Persidangan kedua, dengan nomor 395-K/PM.III-19/AD/XI/2022 menghadirkan 1 orang terdakwa, Pratu Rahmat Amin Sese, terkait kepemilikan dan penyalahgunaan senjata api ilegal dengan agenda mendengarkan keterangan saksi ahli. Sidang ketiga perkara nomor 37-K/PMT.III/AD/XII/2022 menghadirkan 1 orang terdakwa Mayor Helmanto Fransiskus Daki, dengan agenda pembacaan tuntutan.

Dari pemantauan itu Atnike menyebut lembaganya mengantongi sedikitnya 6 temuan. Pertama, sidang dapat dihadiri dan diikuti oleh keluarga korban dan masyarakat secara langsung dengan pengamanan dari Kepolisian dan TNI. Tapi proses persidangan tidak berjalan efektif karena minimnya kesiapan perangkat pengadilan. Misalnya, jadwal sidang tidak jelas dan kurang transparan (tidak sesuai dengan jadwal yang tertera di laman Sistem Informasi Penelusuran Perkara/SIPP).

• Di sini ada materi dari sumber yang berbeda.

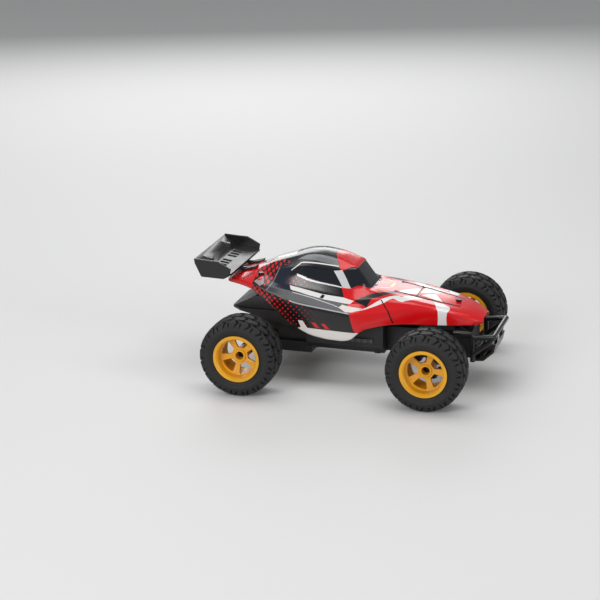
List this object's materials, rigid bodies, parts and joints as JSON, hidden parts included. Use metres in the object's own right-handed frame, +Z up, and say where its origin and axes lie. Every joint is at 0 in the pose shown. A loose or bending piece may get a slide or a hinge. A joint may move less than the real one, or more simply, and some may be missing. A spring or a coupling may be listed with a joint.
{
  "type": "rc buggy",
  "caption": "Off-road RC buggy with moulded body shell, rear wing, deep-dish wheels, geared rear drive and rack steering.",
  "frame": {"origin": "on the ground under the middle of the car, midway between the wing and the bumper", "axes": "+X forwards, +Y to the left of the car, +Z up"},
  "size_m": [0.24, 0.191, 0.0973],
  "materials": {
    "shell_paint": "glossy printed ABS",
    "black_satin": "satin",
    "black_abs": "fine moulded texture",
    "yellow_rim": "satin gloss",
    "tyre_rubber": "matte",
    "steel": "plated",
    "dark_screw": "blackened",
    "brass": "turned",
    "nylon": "moulded nylon",
    "battery_wrap": "shrink wrap",
    "circuit_green": "solder resist",
    "light_strip": "clear diffuser"
  },
  "bodies": {
    "chassis": {"axle_bushes": "brass", "battery_door": "black_abs", "battery_door_screw": "dark_screw", "battery_pack": "battery_wrap", "body_shell": "shell_paint", "chassis_cover": "black_abs", "chassis_cover_screws": "dark_screw", "chassis_tub": "black_abs", "circuit_board": "circuit_green", "drive_motor": "steel", "front_arm_screws": "dark_screw", "front_bumper": "black_satin", "front_lower_arm_left": "black_abs", "front_lower_arm_right": "black_abs", "front_tower": "black_abs", "front_tower_screws": "dark_screw", "front_upper_arm_left": "black_abs", "front_upper_arm_right": "black_abs", "gear_cover": "black_abs", "gearbox_case": "black_abs", "gearbox_screws": "dark_screw", "idler_pin": "steel", "kingpin_left": "steel", "kingpin_right": "steel", "light_strip_left": "light_strip", "light_strip_right": "light_strip", "motor_cover": "black_abs", "power_switch": "black_abs", "rear_tower": "black_abs", "rear_wing": "black_satin", "shell_screws": "dark_screw", "steering_servo": "black_abs", "wing_end_plates": "black_satin", "wing_struts": "black_satin"},
    "rear_axle": {"rear_axle": "steel", "axle_gear": "nylon", "rear_wheel_hexes": "nylon", "rear_rim_left": "yellow_rim", "rear_rim_right": "yellow_rim", "rear_tyre_left": "tyre_rubber", "rear_tyre_right": "tyre_rubber", "rear_wheel_screws": "dark_screw"},
    "idler": {"idler_gear": "nylon"},
    "motor_rotor": {"motor_shaft": "steel", "motor_pinion": "brass"},
    "knuckle_left": {"steering_knuckle_left": "black_abs", "stub_axle_left": "steel", "front_wheel_screw_left": "dark_screw"},
    "knuckle_right": {"steering_knuckle_right": "black_abs", "stub_axle_right": "steel", "front_wheel_screw_right": "dark_screw"},
    "front_wheel_left": {"front_rim_left": "yellow_rim", "front_tyre_left": "tyre_rubber"},
    "front_wheel_right": {"front_rim_right": "yellow_rim", "front_tyre_right": "tyre_rubber"},
    "rack": {"steering_rack": "black_abs"},
    "horn": {"servo_horn": "black_abs"},
    "switch_knob": {"switch_slider": "black_abs"}
  },
  "joints": [
    {"name": "rear_axle_spin", "type": "hinge", "parent": "chassis", "child": "rear_axle", "pos_m": [-0.0675, 0, 0.0305], "axis": [0, 1, 0], "continuous": true},
    {"name": "idler_spin", "type": "hinge", "parent": "chassis", "child": "idler", "pos_m": [-0.05397, 0, 0.03542], "axis": [0, 1, 0], "continuous": true},
    {"name": "motor_spin", "type": "hinge", "parent": "chassis", "child": "motor_rotor", "pos_m": [-0.04156, 0, 0.03324], "axis": [0, 1, 0], "continuous": true},
    {"name": "steer_left", "type": "hinge", "parent": "chassis", "child": "knuckle_left", "pos_m": [0.0775, 0.057, 0.0305], "axis": [0, 0, 1], "range_deg": [-25, 25]},
    {"name": "steer_right", "type": "hinge", "parent": "chassis", "child": "knuckle_right", "pos_m": [0.0775, -0.057, 0.0305], "axis": [0, 0, 1], "range_deg": [-25, 25]},
    {"name": "rack_slide", "type": "slide", "parent": "chassis", "child": "rack", "axis": [0, 1, 0], "range_m": [-0.00508, 0.00508]},
    {"name": "servo_turn", "type": "hinge", "parent": "chassis", "child": "horn", "pos_m": [0.0555, 0, 0.0305], "axis": [0, 0, 1], "range_deg": [-31, 31]},
    {"name": "front_wheel_left_spin", "type": "hinge", "parent": "knuckle_left", "child": "front_wheel_left", "pos_m": [0.0775, 0.0755, 0.0305], "axis": [0, 1, 0], "continuous": true},
    {"name": "front_wheel_right_spin", "type": "hinge", "parent": "knuckle_right", "child": "front_wheel_right", "pos_m": [0.0775, -0.0755, 0.0305], "axis": [0, 1, 0], "continuous": true},
    {"name": "switch_slide", "type": "slide", "parent": "chassis", "child": "switch_knob", "axis": [1, 0, 0], "range_m": [0, 0.003]}
  ],
  "couplings": [
    {"joint": "idler_spin", "follows": "rear_axle_spin", "ratio": -3},
    {"joint": "motor_spin", "follows": "rear_axle_spin", "ratio": 9.6},
    {"joint": "steer_right", "follows": "steer_left", "ratio": 1},
    {"joint": "rack_slide", "follows": "steer_left", "m_per_rad": -0.011623},
    {"joint": "servo_turn", "follows": "steer_left", "ratio": -1.2189}
  ]
}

“Hal itu menyebabkan keluarga korban kesulitan untuk mengetahui jadwal pasti guna mengikuti dan memastikan seluruh tahapan persidangan berjalan dengan baik,” ujar Atnike.

Pemeriksaan saksi pelaku sipil yang dihadirkan melalui daring menjadi tidak efektif karena permasalahan jaringan internet. Hal ini berbeda dengan saksi dari keluarga korban yang bersedia hadir dari Kabupaten Mimika ke Jayapura guna memberikan kesaksiannya secara langsung.

Pemeriksaan barang bukti dilakukan secara daring menjadi tidak efektif karena permasalahan jaringan internet. Ruang sidang kurang proporsional untuk mengakomodasi jumlah keluarga korban dan masyarakat yang ingin mengikuti proses persidangan (jumlah pengunjung sidang sekitar 50-100 orang), khususnya bagi lansia dan kelompok rentan yang terpaksa berdiri di luar ruangan.

Kedua, proses peradilan mengabaikan aksesibilitas bagi keluarga untuk mengikuti seluruh tahapan persidangan. Terpisahnya proses peradilan sangat tidak efisien secara waktu dan biaya khususnya bagi keluarga yang diperiksa sebagai saksi. Ketiga, proses pertanggungjawaban pidana tidak maksimal karena proses hukum para terdakwa dari anggota militer dan sipil diadili secara terpisah. Saksi pelaku sipil juga tidak dapat dihadirkan secara langsung dalam persidangan terdakwa anggota TNI.

“Selain itu, tersangka sipil hingga saat ini belum menjalani proses persidangan melalui pengadilan umum dan informasi terakhir berkas perkara masih di pihak Kejaksaan Negeri Timika,” ujar Atnike.

Keempat, keluarga korban tidak puas dengan konstruksi dakwaan Oditurat Militer Tinggi Makassar terhadap terdakwa Mayor Helmanto Fransiskus Daki, karena menempatkan Pasal 480 KUHP sebagai dakwaan primer, Pasal 365 KUHP sebagai dakwaan pertama subsidair. Sedangkan Pasal 340 KUHP sebagai dakwaan pertama lebih subsidair. Hal ini berimplikasi pada putusan yang sangat ringan bagi pelaku sehingga kasus serupa dimungkinkan dapat terulang kembali.

Kelima, keluarga korban dan pengacara korban menilai proses persidangan terdakwa Mayor Helmanto Fransiskus Daki terkesan dilakukan marathon. Padahal proses tahapan persidangan harus memberikan waktu yang cukup agar seluruh fakta dapat diuji dengan detil. Keenam, keluarga korban menyampaikan bahwa mereka memerlukan jaminan perlindungan dan pemulihan dari LPSK selama proses persidangan kasus ini berlangsung.